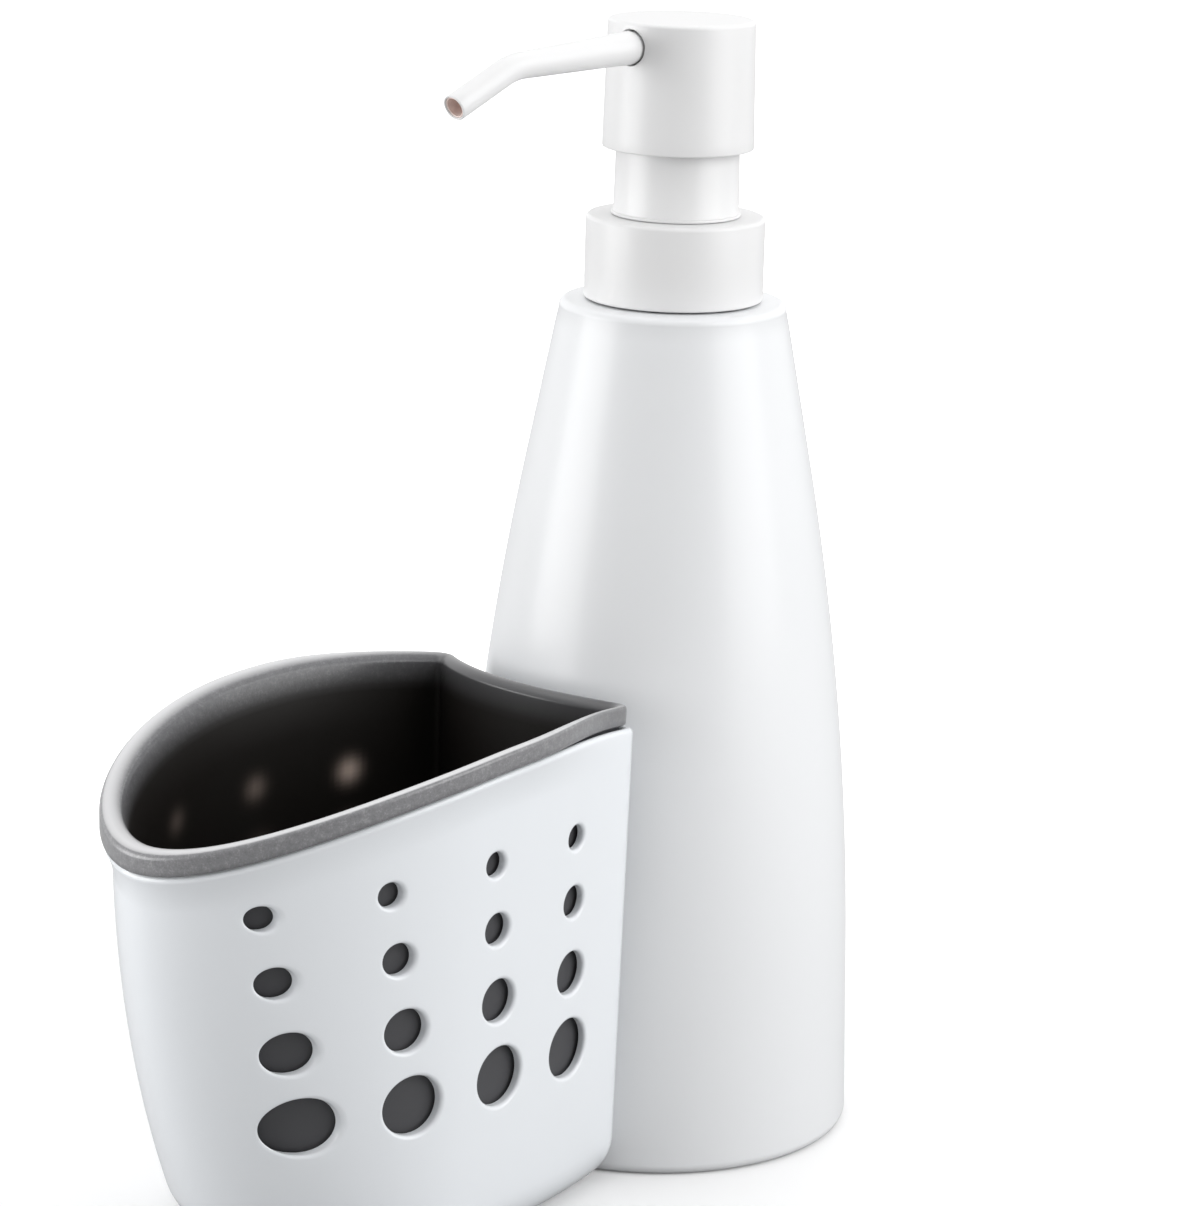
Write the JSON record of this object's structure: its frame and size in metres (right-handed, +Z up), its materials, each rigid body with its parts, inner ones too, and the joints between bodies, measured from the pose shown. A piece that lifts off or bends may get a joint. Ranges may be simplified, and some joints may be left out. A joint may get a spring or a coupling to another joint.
{
  "type": "soap pump caddy",
  "caption": "Tapered soap bottle with a press-down pump and swivelling spout, and a hang-on caddy made of a perforated shell and a lift-out liner cup for small bathroom things.",
  "frame": {"origin": "centre of the bottle's foot, on the surface it stands on", "axes": "+Z up along the bottle's axis; the caddy and the spout reach towards -X; +Y is the caddy's left side seen from the bottle"},
  "size_m": [0.1919, 0.0876, 0.2406],
  "materials": {
    "bottle_white": "glossy cool white",
    "caddy_white": "glossy cool white",
    "pump_white": "semi-gloss neutral white",
    "inner_plastic": "natural translucent",
    "tube_plastic": "milky translucent",
    "gasket_grey": "soft matt",
    "spring_steel": "drawn wire",
    "ball_steel": "polished",
    "liner_grey": "speckled, sandblast-like grey"
  },
  "bodies": {
    "bottle": {"bottle": "bottle_white"},
    "pump_body": {"neck_gasket": "gasket_grey", "chaplet": "pump_white", "stem_seal": "tube_plastic", "housing": "inner_plastic", "ball_cage": "inner_plastic", "dip_tube": "tube_plastic", "return_spring": "spring_steel"},
    "collar": {"collar_shell": "pump_white", "closure": "inner_plastic"},
    "inlet_ball": {"inlet_ball": "ball_steel"},
    "plunger": {"spring_cap": "inner_plastic"},
    "piston": {"piston": "tube_plastic"},
    "head": {"valve_plug": "inner_plastic", "stem": "inner_plastic", "head_core": "inner_plastic", "head_shell": "pump_white", "spout": "pump_white"},
    "caddy": {"caddy_shell": "caddy_white"},
    "liner": {"liner": "liner_grey"}
  },
  "joints": [
    {"name": "pump_rise", "type": "slide", "parent": "bottle", "child": "pump_body", "axis": [0, 0, 1], "range_m": [0, 0.0084]},
    {"name": "collar_turn", "type": "hinge", "parent": "pump_body", "child": "collar", "pos_m": [0, 0, 0.19], "axis": [0, 0, 1], "range_deg": [0, 720]},
    {"name": "ball_lift", "type": "slide", "parent": "pump_body", "child": "inlet_ball", "axis": [0, 0, 1], "range_m": [0, 0.0011]},
    {"name": "pump_press", "type": "slide", "parent": "pump_body", "child": "plunger", "axis": [0, 0, -1], "range_m": [0, 0.012], "stiffness_N_per_m": 500, "springref_m": -0.008, "deforming": ["return_spring"]},
    {"name": "piston_shift", "type": "slide", "parent": "plunger", "child": "piston", "axis": [0, 0, 1], "range_m": [0, 0.0007]},
    {"name": "head_swivel", "type": "hinge", "parent": "plunger", "child": "head", "pos_m": [0, 0, 0.2], "axis": [0, 0, 1], "continuous": true},
    {"name": "caddy_lift", "type": "slide", "parent": "bottle", "child": "caddy", "axis": [0, 0, 1], "range_m": [0, 0.014]},
    {"name": "liner_lift", "type": "slide", "parent": "caddy", "child": "liner", "axis": [0, 0, 1], "range_m": [0, 0.075]}
  ],
  "couplings": [
    {"joint": "collar_turn", "follows": "pump_rise", "rad_per_m": 1496}
  ]
}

***

**Task description**
Recopy the whole listing exactly.

**Output for this exercise**
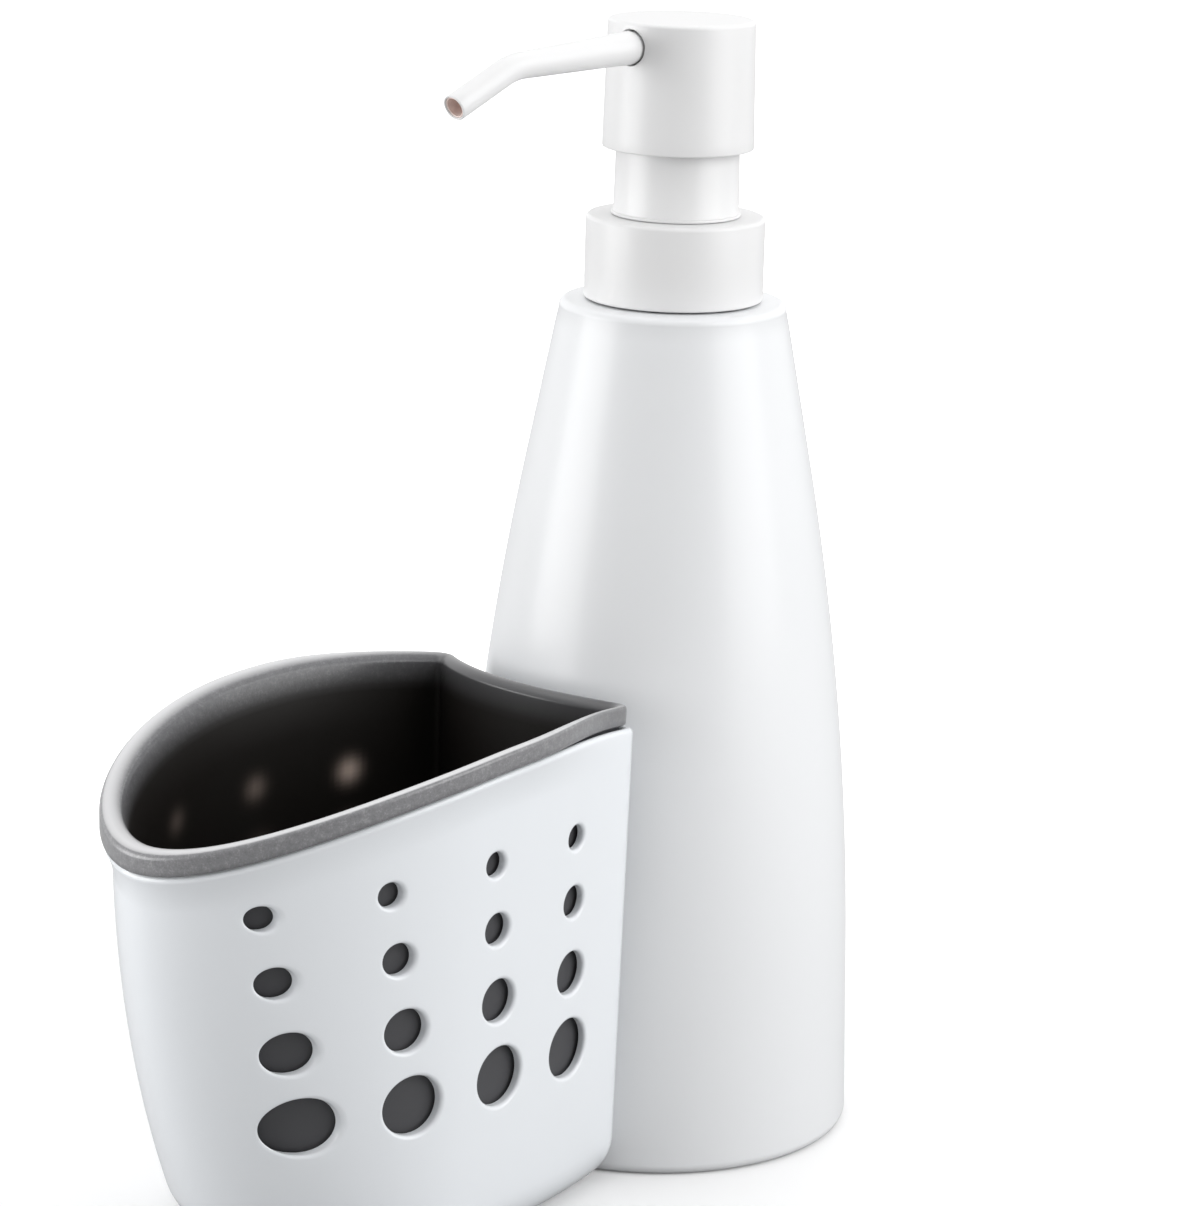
Write the JSON record of this object's structure: its frame and size in metres (right-handed, +Z up), its materials, each rigid body with its parts, inner ones too, and the joints between bodies, measured from the pose shown. A piece that lifts off or bends may get a joint. Ranges may be simplified, and some joints may be left out. A joint may get a spring or a coupling to another joint.
{
  "type": "soap pump caddy",
  "caption": "Tapered soap bottle with a press-down pump and swivelling spout, and a hang-on caddy made of a perforated shell and a lift-out liner cup for small bathroom things.",
  "frame": {"origin": "centre of the bottle's foot, on the surface it stands on", "axes": "+Z up along the bottle's axis; the caddy and the spout reach towards -X; +Y is the caddy's left side seen from the bottle"},
  "size_m": [0.1919, 0.0876, 0.2406],
  "materials": {
    "bottle_white": "glossy cool white",
    "caddy_white": "glossy cool white",
    "pump_white": "semi-gloss neutral white",
    "inner_plastic": "natural translucent",
    "tube_plastic": "milky translucent",
    "gasket_grey": "soft matt",
    "spring_steel": "drawn wire",
    "ball_steel": "polished",
    "liner_grey": "speckled, sandblast-like grey"
  },
  "bodies": {
    "bottle": {"bottle": "bottle_white"},
    "pump_body": {"neck_gasket": "gasket_grey", "chaplet": "pump_white", "stem_seal": "tube_plastic", "housing": "inner_plastic", "ball_cage": "inner_plastic", "dip_tube": "tube_plastic", "return_spring": "spring_steel"},
    "collar": {"collar_shell": "pump_white", "closure": "inner_plastic"},
    "inlet_ball": {"inlet_ball": "ball_steel"},
    "plunger": {"spring_cap": "inner_plastic"},
    "piston": {"piston": "tube_plastic"},
    "head": {"valve_plug": "inner_plastic", "stem": "inner_plastic", "head_core": "inner_plastic", "head_shell": "pump_white", "spout": "pump_white"},
    "caddy": {"caddy_shell": "caddy_white"},
    "liner": {"liner": "liner_grey"}
  },
  "joints": [
    {"name": "pump_rise", "type": "slide", "parent": "bottle", "child": "pump_body", "axis": [0, 0, 1], "range_m": [0, 0.0084]},
    {"name": "collar_turn", "type": "hinge", "parent": "pump_body", "child": "collar", "pos_m": [0, 0, 0.19], "axis": [0, 0, 1], "range_deg": [0, 720]},
    {"name": "ball_lift", "type": "slide", "parent": "pump_body", "child": "inlet_ball", "axis": [0, 0, 1], "range_m": [0, 0.0011]},
    {"name": "pump_press", "type": "slide", "parent": "pump_body", "child": "plunger", "axis": [0, 0, -1], "range_m": [0, 0.012], "stiffness_N_per_m": 500, "springref_m": -0.008, "deforming": ["return_spring"]},
    {"name": "piston_shift", "type": "slide", "parent": "plunger", "child": "piston", "axis": [0, 0, 1], "range_m": [0, 0.0007]},
    {"name": "head_swivel", "type": "hinge", "parent": "plunger", "child": "head", "pos_m": [0, 0, 0.2], "axis": [0, 0, 1], "continuous": true},
    {"name": "caddy_lift", "type": "slide", "parent": "bottle", "child": "caddy", "axis": [0, 0, 1], "range_m": [0, 0.014]},
    {"name": "liner_lift", "type": "slide", "parent": "caddy", "child": "liner", "axis": [0, 0, 1], "range_m": [0, 0.075]}
  ],
  "couplings": [
    {"joint": "collar_turn", "follows": "pump_rise", "rad_per_m": 1496}
  ]
}